Don't tell me you agree with the other guy or gal unless
you want me to get confused about what makes you different.
 
Voter ID, Mr. Jacob?   No way.  Support Obamacare?  Absolutely.  Support the Human Rights Commission?  Without a doubt.
 
Heck, we have wars going on overseas for human rights, Mr. Jacob told the audience.  So we better be darn sure we get human rights right here at home (huge applause).  
 
If you're a Dem, isn't this how you want your candidate sounding?  No equivocating; I stand for party principles and will not sell out to special interests.  Same thing goes for Big R Republicans on their issues.  
 
The other candidates did too much agreeing with their more forceful peers, which I don't like.  Don't tell me you agree with the other guy or gal unless you want me to get confused about what makes you different.
 
But one contrast did emerge, on the issue of charter schools.

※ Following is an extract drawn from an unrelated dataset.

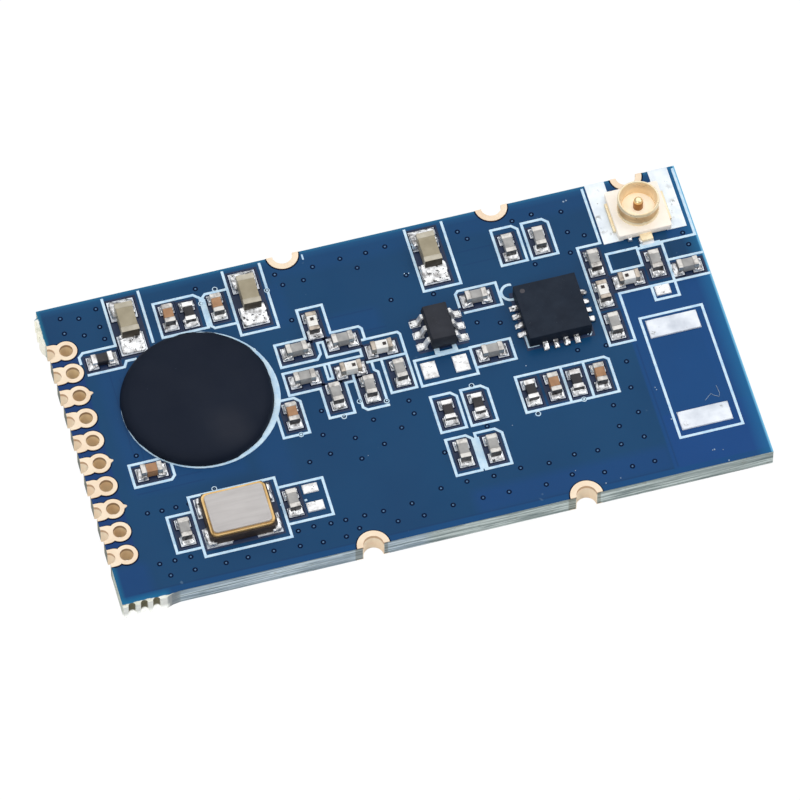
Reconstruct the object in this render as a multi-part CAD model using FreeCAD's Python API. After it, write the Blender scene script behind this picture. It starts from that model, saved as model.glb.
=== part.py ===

Nancy Copenhaver, my third Big D true-believer Democrat, isn't a fan.  But her opponent, John Wright, is -- just not in Columbia, where he (rightly) pointed out, public schools do a fine job.
 
"It's an exciting time in education, a time full of experimentation," he told the audience.  In struggling districts, "we have to be willing to consider other alternatives," he said.  

Fair enough.   Charter schools in distressed areas with bright, capable behind them like Mr. Wright are an alternative worth serious consideration.   But this audience member would have liked plain talk -- just come right out and say it: "Under certain circumstances, I'm in favor of charter schools."

In other words, don't play me, dude.